CHAPTER FOUR The Rise of the Taliban

IN APRIL 1996, Mullah Muhammad Omar orchestrated a propaganda coup that rippled across the mujahideen community in Afghanistan. Omar was the leader of the Taliban, an upstart band of Islamic students who began to conquer territory in the mid-1990s from their base in southern Afghanistan. By April, they had captured Kandahar and its surrounding provinces and were preparing their siege of Kabul. In order to establish his ideological credentials and attract new recruits, Mullah Omar turned to the legend of the Prophet Muhammad’s cloak. The cloak was supposedly in Kandahar, housed in a shrine with ornate walls inlaid with intricately crafted tiles of bright blue, yellow, and green. Referred to as the Khirka Sharif, the shrine was considered one of the holiest places in Afghanistan. Behind the shrine stood the mausoleum of Ahmed Shah Durrani, founder of the Durrani dynasty and, for many Afghans, father of the modern Afghan state.

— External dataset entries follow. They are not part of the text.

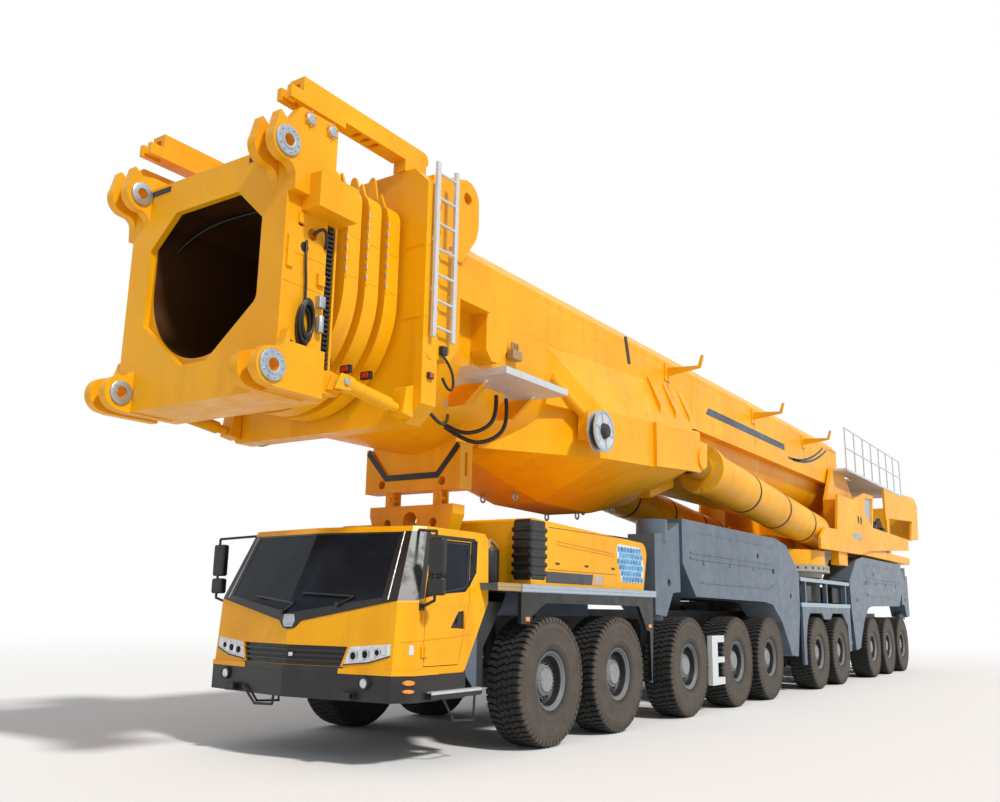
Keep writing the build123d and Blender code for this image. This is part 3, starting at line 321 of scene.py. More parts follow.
def hex_head(name, place, radius, tall, rim, rise):
    """Six-sided nut or bolt head along +X with a smaller raised top."""
    head = round_piece(name, place, radius, tall, "x", 6)
    open_mesh(head)
    pick(head, facing((1, 0, 0)))
    bpy.ops.mesh.inset(thickness=rim, depth=0)
    bpy.ops.mesh.extrude_region_move(TRANSFORM_OT_translate={"value": (rise, 0, 0)})
    close_mesh()
    return head


# ================================================================ finishes
def feed(node, *first, **named):
    """Sets a node's inputs, or links those whose value comes from another node."""
    for key, value in [*enumerate(first), *named.items()]:
        socket = node.inputs[key.replace("_", " ") if isinstance(key, str) else key]
        if isinstance(value, bpy.types.NodeSocket):
            node.id_data.links.new(value, socket)
        else:
            socket.default_value = value
    return node


def added(tree, kind, *first, **named):
    return feed(tree.nodes.new(f"ShaderNode{kind}"), *first, **named)


def sums(operation, *values):
    """Result of a math node."""
    node = added(values[0].id_data, "Math", *values)
    node.operation = operation
    return node.outputs[0]


def axes_of(place):
    """The X, Y and Z of a place."""
    return added(place.id_data, "SeparateXYZ", place).outputs


def length(vector):
    node = added(vector.id_data, "VectorMath", vector)
    node.operation = "LENGTH"
    return node.outputs["Value"]


def metres_along(tree):
    return tree.nodes.new("ShaderNodeTexCoord").outputs["Object"]


def finish_base(name, roughness, metal=0.0):
    material = bpy.data.materials.new(name)
    material.use_nodes = True
    tree = material.node_tree
    shader = feed(tree.nodes["Principled BSDF"], Roughness=roughness, Metallic=metal)
    return material, shader, metres_along(tree)


def finish_copy(source, name):
    """Copy of a finish, its shader, its colour so far and the place."""
    material = source.copy()
    material.name = name
    tree = material.node_tree
    shader = tree.nodes["Principled BSDF"]
    return material, shader, shader.inputs["Base Color"].links[0].from_socket, metres_along(tree)


def grain(place, scale, detail=4.0, stretch=(1, 1, 1), rough=0.55):
    tree = place.id_data
    turned = added(tree, "Mapping", Vector=place, Scale=stretch).outputs["Vector"]
    return added(tree, "TexNoise", Vector=turned, Scale=scale,
                 Detail=detail, Roughness=rough).outputs["Fac"]


def graded(value, low, high, out_low=0.0, out_high=1.0):
    return added(value.id_data, "MapRange", Value=value, From_Min=low, From_Max=high, To_Min=out_low,
                 To_Max=out_high).outputs["Result"]


def blended(share, first, second):
    """Mix of two colours, each a socket or a triple."""
    node = share.id_data.nodes.new("ShaderNodeMix")
    node.data_type = "RGBA"
    first, second = [(*colour, 1) if isinstance(colour, tuple) else colour for colour in (first, second)]
    for socket, value in ((0, share), (6, first), (7, second)):
        if isinstance(value, tuple):
            node.inputs[socket].default_value = value
        else:
            node.id_data.links.new(value, node.inputs[socket])
    return node.outputs[2]


def dented(shader, value, strength, distance=0.004):
    bump = added(shader.id_data, "Bump", Height=value, Strength=strength, Distance=distance)
    feed(shader, Normal=bump.outputs["Normal"])


def painted(name, colour, shade, dust, roughness=0.4, dust_share=0.3, coat=0.25):
    """Machine paint: uneven tone, rain streaks, patches of dust and a faint orange peel."""
    material, shader, place = finish_base(name, roughness)
    tone = graded(grain(place, 0.7, 5), 0.35, 0.7)
    streak = graded(grain(place, 2.2, 6, (1.6, 1.6, 0.16)), 0.52, 0.75, 0.0, 0.55)
    patch = graded(grain(place, 3.1, 8, rough=0.65), 0.55, 0.78, 0.0, dust_share)
    speck = graded(grain(place, 46, 3), 0.66, 0.74, 0.0, 0.35)
    base = blended(tone, colour, shade)
    base = blended(streak, base, tuple(c * 0.82 for c in shade))
    base = blended(patch, base, dust)
    base = blended(speck, base, tuple(c * 0.6 for c in shade))
    feed(shader, Base_Color=base, Specular_IOR_Level=0.3, Coat_Weight=coat, Coat_Roughness=0.2,
         Roughness=graded(grain(place, 5.3, 6), 0.3, 0.75, roughness - 0.1, roughness + 0.18))
    dented(shader, grain(place, 90, 3), 0.06, 0.002)
    return material


def within(place, axis, low, high):
    """1 where the place lies between two metre marks of an axis, "-x" for both sides, else 0."""
    soft = 0.01
    value = axes_of(place)[axis.upper()[-1]]
    if axis.startswith("-"):
        value = sums("ABSOLUTE", value)
    return both(graded(value, low - soft, low + soft), graded(value, high - soft, high + soft, 1.0, 0.0))


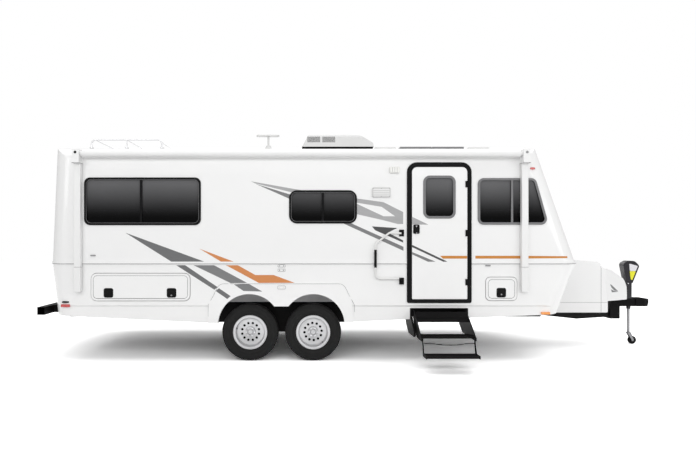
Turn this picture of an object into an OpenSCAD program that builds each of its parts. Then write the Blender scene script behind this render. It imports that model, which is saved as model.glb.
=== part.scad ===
// Travel caravan, twin axle, on its wheels and tongue jack. Millimetres, +Z up, +X to the hitch.
// Stations are measured from the middle of the axle pair, on the centre line. Heights are measured
// from a level 20 mm above the ground.
// The finished model is moved so that its origin is the centre of the coupler's ball socket.

/* [Shell] */
// Half of the body's width
half_w = 1220; // [1180:5:1240]
// Thickness of the moulded wall with its lining
wall = 40; // [30:1:50]
// Height of the seam between the two shell halves
belt_z = 1229; // [1200:1:1260]
// Rear end of the body at the seam
rear_x = -2990; // [-3050:5:-2950]
// Front end of the body at the seam
front_x = 3825; // [3780:5:3880]
// Lean of the upper front wall from upright, in degrees
front_lean = 19.4; // [15:0.1:22]
// Undercut of the lower front wall, in degrees
front_tuck = 20.8; // [16:0.1:24]
// Lean of the upper rear wall, in degrees
rear_lean = 2.5; // [1:0.1:5]
// Undercut of the lower rear wall, in degrees
rear_tuck = 6.3; // [3:0.1:9]
// Radius of the body's upright corners
corner_r = 250; // [180:5:280]
// Height of the roof's middle
roof_z = 2833; // [2800:1:2860]
// Underside and top of the floor deck
deck_z = [690, 730]; // [650:5:760]

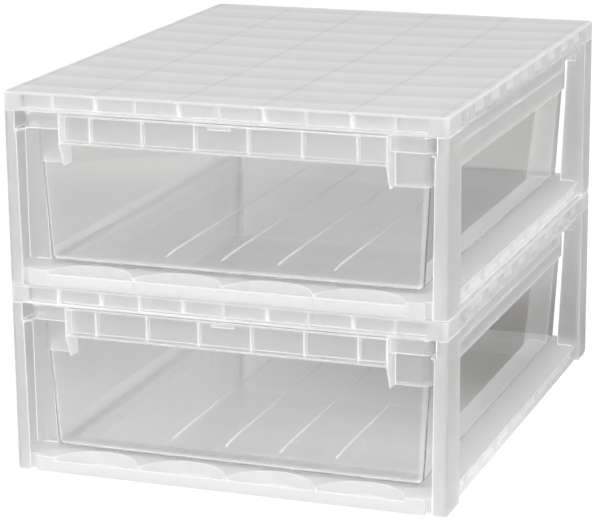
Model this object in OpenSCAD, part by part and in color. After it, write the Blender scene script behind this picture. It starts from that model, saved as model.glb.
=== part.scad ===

For generations, Afghans in Kandahar had passed down legends about the cloak and Ahmed Shah. According to one version, Ahmed Shah traveled to Bokhara, a major center of Islamic scholarship and culture, and now a modern city in Central Asian Uzbekistan. He saw the sacred cloak of the Prophet Muhammad and wanted to bring it home. Ahmed Shah asked to “borrow” the cloak from its keepers, who politely refused, suspecting that he might not return it. After pondering for a few minutes, he pointed to a boulder in the ground and made a promise to the keepers. He said: “I will never take the cloak far from this boulder.” Relieved, the keepers let him take the cloak. Ahmed Shah kept his word, in a sense. He had the boulder taken out of the ground and carried back to Kandahar, along with the cloak, which he never returned. And he built a pedestal for the boulder next to the shrine. While the cloak has normally been hidden from public view, it has been worn on rare occasions. For instance, King Dost Muhammad Khan wore it when he declared jihad against the Sikh kingdom in Peshawar in 1834.